Although Western Christians may be shocked by such an admission from a Chinese Christian, economic realities and customer demands pressure Wei and her sisters to consider providing sex for sale. By hiring another girl to provide sexual services, Wei explains, the shop would make more money and the sisters would not compromise their faith. Without more profits, the sisters will have to close their business.


Like Wei, Tasanee Pridi* grew up in a mountain province of northern Thailand. By the time she was 18, she was working as a “bar girl” in a popular Thai tourist city, sending money home to her mother. Although prostitution is illegal in Thailand, consensual sex for pay is common, particularly in tourist areas. Bars hire young women to sit with customers, encouraging them to buy more drinks and providing “special services” on request.

Pridi, now 27, tells Christian worker Caroline Anderson* she earns between $80 and $100 per customer. These men, mostly Western tourists, also pay bar owners between $12 and $15 to take her for the night. Pridi admits she doesn’t like her job, but she needs the money to fulfill a dream.

“I want to make enough money to start my own restaurant,” Pridi says. “When I raise $2,000, my mother will provide the rest.”

Anderson works with a team of women reaching women like Pridi with the Good News. She and a co-worker regularly visit bars and massage parlors in an effort to build relationships with the women who work there.

“Every time I go to the red light district, it breaks my heart,” the 25-year-old Anderson says. “Every time.”


In spite of the heartbreak, however, Anderson, Baker and Swenson continue to share the message of hope with exploited women. All agree that the factors driving women to prostitution — hunger, poverty and desperation — are also drawing them to the Gospel.

While the three believe this openness is the direct result of prayer, they agree that the task is impossible without the help of other Christians who will advocate on behalf of victims.

Defining an advocate as “one who pleads, defends and supports the cause of another,” Baker recently began promoting “OneBrothel” — an advocacy project through OneLife that connects U.S. college students to volunteer opportunities among China’s exploited women.

She offers a list of suggestions for those who want to become involved in reaching commercially exploited women.

PLEAD. Study Scripture to understand God’s heart for the exploited. Learn about today’s global sex trade and ways to combat it. Suggested reading includes: “Sex Trafficking: Inside the Business of Modern Slavery” by Siddarth Kara; “Not for Sale: The Return of the Global Salve Trade – and How We Can Fight It” by David Batstone and “Just Courage: God’s Great Expedition for the Restless Christian” by Gary Haugen.


DEFEND. Make a commitment to pray daily for victims of exploitation. Hold regular prayer meetings and events on their behalf. Prayerwalk or prayerdrive your city with a friend or small group. Ask God to open your eyes to the needs where you live.

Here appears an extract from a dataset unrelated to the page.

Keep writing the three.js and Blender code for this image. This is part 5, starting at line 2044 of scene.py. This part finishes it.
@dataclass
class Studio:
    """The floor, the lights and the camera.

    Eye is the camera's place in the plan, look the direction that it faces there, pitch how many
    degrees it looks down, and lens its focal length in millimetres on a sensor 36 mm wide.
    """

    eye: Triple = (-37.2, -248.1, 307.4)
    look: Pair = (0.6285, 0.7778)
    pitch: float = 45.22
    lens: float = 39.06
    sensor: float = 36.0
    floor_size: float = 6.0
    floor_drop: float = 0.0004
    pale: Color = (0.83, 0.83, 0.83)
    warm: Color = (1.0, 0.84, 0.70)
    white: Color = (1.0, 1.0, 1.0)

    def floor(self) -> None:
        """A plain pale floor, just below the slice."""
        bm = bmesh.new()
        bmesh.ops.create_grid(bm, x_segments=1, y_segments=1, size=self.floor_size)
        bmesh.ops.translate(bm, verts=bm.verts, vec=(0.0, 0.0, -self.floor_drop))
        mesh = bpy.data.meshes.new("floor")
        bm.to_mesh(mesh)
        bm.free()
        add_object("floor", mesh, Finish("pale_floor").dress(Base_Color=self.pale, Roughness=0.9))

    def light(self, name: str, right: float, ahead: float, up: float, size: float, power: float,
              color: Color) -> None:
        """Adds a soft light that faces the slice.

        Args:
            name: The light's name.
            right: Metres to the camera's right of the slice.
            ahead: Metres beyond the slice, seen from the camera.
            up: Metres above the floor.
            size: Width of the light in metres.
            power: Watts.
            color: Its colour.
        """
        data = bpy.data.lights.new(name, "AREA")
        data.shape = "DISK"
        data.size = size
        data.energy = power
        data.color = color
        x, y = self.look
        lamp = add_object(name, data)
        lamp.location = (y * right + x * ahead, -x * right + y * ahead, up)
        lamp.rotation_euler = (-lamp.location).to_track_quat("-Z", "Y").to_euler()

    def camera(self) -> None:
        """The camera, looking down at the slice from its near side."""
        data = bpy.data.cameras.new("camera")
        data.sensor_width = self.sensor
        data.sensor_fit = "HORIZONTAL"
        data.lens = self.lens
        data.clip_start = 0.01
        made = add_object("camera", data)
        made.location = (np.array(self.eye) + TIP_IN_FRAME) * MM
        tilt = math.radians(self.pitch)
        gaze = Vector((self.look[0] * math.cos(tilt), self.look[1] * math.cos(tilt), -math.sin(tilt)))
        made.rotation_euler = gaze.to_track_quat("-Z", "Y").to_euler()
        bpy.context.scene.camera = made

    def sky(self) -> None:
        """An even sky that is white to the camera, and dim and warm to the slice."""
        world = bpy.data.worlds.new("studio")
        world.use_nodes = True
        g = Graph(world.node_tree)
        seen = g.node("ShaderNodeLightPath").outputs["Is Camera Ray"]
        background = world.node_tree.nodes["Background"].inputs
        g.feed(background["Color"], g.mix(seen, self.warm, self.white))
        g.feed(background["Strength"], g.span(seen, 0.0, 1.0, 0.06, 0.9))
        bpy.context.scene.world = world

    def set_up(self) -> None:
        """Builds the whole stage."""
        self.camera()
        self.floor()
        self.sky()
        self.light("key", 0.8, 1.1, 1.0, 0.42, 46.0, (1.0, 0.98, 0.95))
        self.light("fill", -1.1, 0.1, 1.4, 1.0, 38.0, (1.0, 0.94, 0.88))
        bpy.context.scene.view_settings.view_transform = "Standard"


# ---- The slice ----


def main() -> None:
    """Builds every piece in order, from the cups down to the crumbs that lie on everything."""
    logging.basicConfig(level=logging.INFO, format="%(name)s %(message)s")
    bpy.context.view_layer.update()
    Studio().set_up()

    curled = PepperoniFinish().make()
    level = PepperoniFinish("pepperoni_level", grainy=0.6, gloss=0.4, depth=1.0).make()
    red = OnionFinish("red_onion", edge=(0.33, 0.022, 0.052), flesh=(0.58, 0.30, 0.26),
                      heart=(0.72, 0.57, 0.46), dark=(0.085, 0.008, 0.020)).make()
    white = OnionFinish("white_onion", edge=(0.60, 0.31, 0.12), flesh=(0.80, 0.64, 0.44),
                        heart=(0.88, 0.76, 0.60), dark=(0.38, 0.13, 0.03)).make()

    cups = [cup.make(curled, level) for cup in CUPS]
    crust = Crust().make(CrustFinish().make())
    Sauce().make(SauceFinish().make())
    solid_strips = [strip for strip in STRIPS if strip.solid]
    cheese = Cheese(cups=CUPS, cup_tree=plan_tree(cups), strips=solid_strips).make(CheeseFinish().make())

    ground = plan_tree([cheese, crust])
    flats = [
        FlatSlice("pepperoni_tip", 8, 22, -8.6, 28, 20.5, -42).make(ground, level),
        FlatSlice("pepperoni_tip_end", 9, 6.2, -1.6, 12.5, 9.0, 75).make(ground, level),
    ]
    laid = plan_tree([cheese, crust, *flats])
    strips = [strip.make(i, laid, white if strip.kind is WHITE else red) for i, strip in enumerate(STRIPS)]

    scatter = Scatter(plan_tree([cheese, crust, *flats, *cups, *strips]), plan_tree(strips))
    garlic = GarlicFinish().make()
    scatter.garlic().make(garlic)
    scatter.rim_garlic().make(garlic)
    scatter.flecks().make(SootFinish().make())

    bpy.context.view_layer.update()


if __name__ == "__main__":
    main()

SUPPORT. Give regular financial offerings to those who share the Gospel with commercially exploited women. Consider a short-term or summer international trip to work among the commercially exploited. Link to a ministry in your hometown or start your own to share the Gospel with the commercially exploited in your city.

As Baker, Swenson and Anderson pray and wait for workers, they continue to share the Gospel with exploited women at every opportunity.

“We’ve shed plenty of tears over this,” Swenson says. “But I know that God is opening up these doors. We just have to keep praying.”